Sent by Christopher M. Brown | 7:52 PM | 8-4-2008

Pictures speak lounder than words...just as this one does. Remember, at the begining of this war flag draped coffins in Arlington were also censored...

Sent by T. Janssen | 9:09 PM | 8-4-2008

Definitely censorship! However, if you compare American News to European news censorship is the norm in America.

Sloth leads to lemming behavior . . .

Sent by Sue | 9:52 PM | 8-4-2008

I am worried by the bloggers who say this is a "different" type of war and showing the actual cost of suicide bombs and combat aids our enemies. This is the same mindset as the Bush government saying that everything changed on 9/11/01. War is war and it is a serious and brutal endeavor. The populace needs to understand these costs to be informedand make wise decisions. Censorship of this type is not acceptable in a democratic government.
For those who say that no one outside of the military has the right to make these decisions, I can only say that is the description of a military dictatorship.

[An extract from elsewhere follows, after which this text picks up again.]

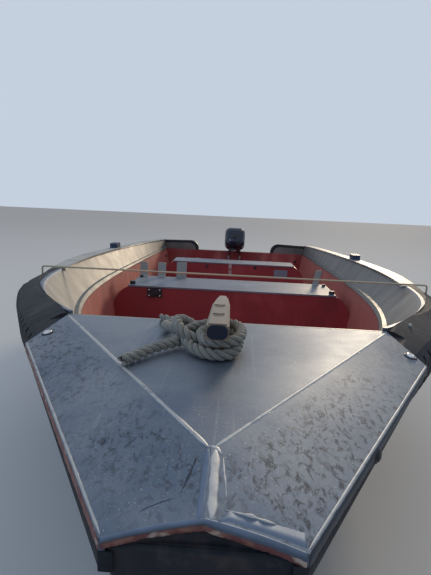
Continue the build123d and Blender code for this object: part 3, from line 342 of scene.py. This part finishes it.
def rope_fibre(name, colour, dark, lit):
    """Rope yarn: fine dark stripes along the yarns from the strand's own UVs, as painted shade in the grooves
    between yarns; painted shade on each strand's inner side where the strands meet; and weathering.
    """
    m = Shader(name)
    uv = m.add("ShaderNodeUVMap", uv_map="yarn").outputs["UV"]
    parts = m.add("ShaderNodeSeparateXYZ")
    m.link(uv, parts.inputs["Vector"])
    across = m.times(parts.outputs["X"], YARNS)
    along = m.times(parts.outputs["Y"], YARNS_PER_METRE)
    total = m.add("ShaderNodeMath", operation="ADD")
    m.link(across, total.inputs[0])
    m.link(along, total.inputs[1])
    yarns = m.wave(total.outputs["Value"], 1.0)
    # Painted shade: dark stripes in the grooves between yarns
    yarn_groove_shade = tuple(0.45 * a + 0.55 * b for a, b in zip(dark, colour))
    shade = m.mix(m.ramp(yarns, 0.0, 0.45), yarn_groove_shade, colour)
    weather = m.ramp(m.noise(60, 4.0, 0.6), 0.4, 0.7)
    shade = m.mix(m.times(weather, 0.5), shade, lit)
    # Painted shade: each strand darker on its inner side, where the strands meet
    quarter = m.add("ShaderNodeMath", operation="COSINE")
    m.link(m.times(parts.outputs["X"], 2 * math.pi), quarter.inputs[0])
    strand_gap_shade = m.ramp(quarter.outputs["Value"], 0.15, -0.45)
    shade = m.mix(m.times(strand_gap_shade, 0.85), shade, dark)
    fuzz = m.ramp(m.noise(900, 2.0, 0.6), 0.55, 0.7)
    shade = m.mix(m.times(fuzz, 0.3), shade, dark)
    m.colour(shade)
    m.roughness(m.noise(80, 3.0), 0.75, 0.95)
    m.bump(yarns, 0.25, 0.7)
    m.bump(m.noise(1500, 2.0), 0.15, 0.6)
    m.set(Specular_IOR_Level=0.2, Sheen_Weight=0.25, Sheen_Roughness=0.5)
    return m.material


# One material for each slot: its clean colour, then its dirt, wear or dark
MATERIALS = {
    "grey_plastic": plastic("grey_plastic", (0.215, 0.207, 0.190), (0.090, 0.087, 0.080), streaks=0.6),
    # red_plastic's aft colour is painted shade on its aft wall
    "red_plastic": plastic("red_plastic", (0.56, 0.185, 0.15), (0.34, 0.13, 0.115), streaks=0.4,
                           aft=(0.32, 0.040, 0.045)),
    "dark_red_plastic": plastic("dark_red_plastic", (0.36, 0.050, 0.058), (0.19, 0.040, 0.044),
                                streaks=0.3),
    "grey_trim": plastic("grey_trim", (0.13, 0.135, 0.125), (0.05, 0.05, 0.05), scratches=False),
    "pale_plastic": plastic("pale_plastic", (0.46, 0.46, 0.43), (0.20, 0.19, 0.17), streaks=0.5),
    "grey_label": plastic("grey_label", (0.26, 0.29, 0.36), (0.16, 0.17, 0.19), scratches=False),
    "black_plastic": plastic("black_plastic", (0.018, 0.020, 0.026), (0.06, 0.06, 0.065),
                             scratches=False),
    "navy_plastic": plastic("navy_plastic", (0.030, 0.050, 0.11), (0.08, 0.08, 0.09), scratches=False),
    "navy_rubber": rubber("navy_rubber", (0.012, 0.018, 0.035), (0.05, 0.05, 0.06)),
    "beige_plastic": plastic("beige_plastic", (0.33, 0.255, 0.185), (0.14, 0.11, 0.085),
                             rough=(0.35, 0.55)),
    "black_rubber": rubber("black_rubber", (0.011, 0.014, 0.021), (0.13, 0.11, 0.10), share=(0.55, 0.66),
                           lines=170, scuffs=0.16, gloss=0.22),
    "worn_aluminium": worn_sheet(),
    "steel": metal("steel", (0.52, 0.53, 0.54), (0.25, 0.24, 0.23)),
    "cast_iron": metal("cast_iron", (0.12, 0.12, 0.125), (0.05, 0.05, 0.05), rough=(0.5, 0.7)),
    "dark_grey_metal": paint("dark_grey_metal", (0.024, 0.027, 0.034), gloss=0.35),
    "navy_metal": paint("navy_metal", (0.012, 0.018, 0.036), gloss=0.35),
    "navy_gloss": paint("navy_gloss", (0.014, 0.026, 0.052), rough=(0.26, 0.42), coat=0.2, gloss=0.3),
    "yellow_line": rubber("yellow_line", (0.66, 0.58, 0.40), (0.42, 0.37, 0.27)),
    "rope": rope_fibre("rope", (0.36, 0.345, 0.30), (0.030, 0.031, 0.034), (0.50, 0.48, 0.43)),
}

# Looks that single pieces have in place of their slot's own
LOOKS = {
    **MATERIALS,
    "seat_top": plastic("seat_top", (0.205, 0.225, 0.275), (0.12, 0.13, 0.155), streaks=0.3),
    # Blue-grey sheet: painted sky reflection and shade on sheet that turns down or away from the light
    "sheet_painted_sky_shade": metal("sheet_painted_sky_shade", (0.15, 0.195, 0.27), (0.085, 0.11, 0.155),
                               rough=(0.5, 0.7), metallic=0.7),
    # Near-black: painted shade in the cleat's slot recesses
    "slot_painted_shade": rubber("slot_painted_shade", (0.005, 0.005, 0.006), (0.016, 0.016, 0.017), gloss=0.1),
    "torn_edge": torn_edge(),
    "sheet_painted_highlight": sheet_painted_highlight(),
    # Dark blue-grey: painted shade on the port flange, and the plate's dark scar lines
    "dark_scar_and_painted_shade": metal("dark_scar_and_painted_shade", (0.035, 0.045, 0.065), (0.018, 0.021, 0.03), rough=(0.45, 0.65),
                       metallic=0.6),
}
SLOT_OF = {entry["node"]: entry["material_slot"] for entry in frame["record"]["subparts"]}
OWN_LOOK = {"thwart_forward_top": "seat_top", "locker_lid": "seat_top"}
for node, obj in NODES.items():
    obj.data.materials.clear()
    obj.data.materials.append(LOOKS[OWN_LOOK.get(node, SLOT_OF[node])])


def finish_piece(obj, slot, body, look=None):
    obj.data.materials.clear()
    obj.data.materials.append(LOOKS[look or slot])
    bpy.context.scene.collection.objects.link(obj)
    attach(obj, body)
    return obj


def mesh_piece(name, mesh_bm, slot, body, smooth=True, look=None):
    mesh = bpy.data.meshes.new(name)
    mesh_bm.to_mesh(mesh)
    mesh_bm.free()
    for polygon in mesh.polygons:
        polygon.use_smooth = smooth
    return finish_piece(bpy.data.objects.new(name, mesh), slot, body, look)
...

Sent by JKB | 11:59 AM | 8-5-2008

Who among us regret Matthew Brady's decision to preserve a photographic record of the Civil War? His photographs have always filled me with reverence, awe, and musings about human inhumanity to humans. Although his graphic images of "corpses" stacked like cordwood following many now-famous battles have been revealed to be rather artfully arranged, their horror carries through the centuries and makes some of us think that war is an undertaking that should not be lightly conceived or blithely carried out. I think the photographic record of war honors the dead -- if it shames the living numbskulls who got us into this mess by lies, treachery, and deceitthen so be it. Honestly, had Bush or Cheney or Rumsfeld or Wolfowitz (et al -- too many to name) ever seen a theater of war firsthand, perhaps the outcome in Afghanistan and Iraq would be different. Wise up, people! Real warriors don't wish war on anybody, nor do they shrink from its effects. All of this death and destruction has been done in our names. Look upon it.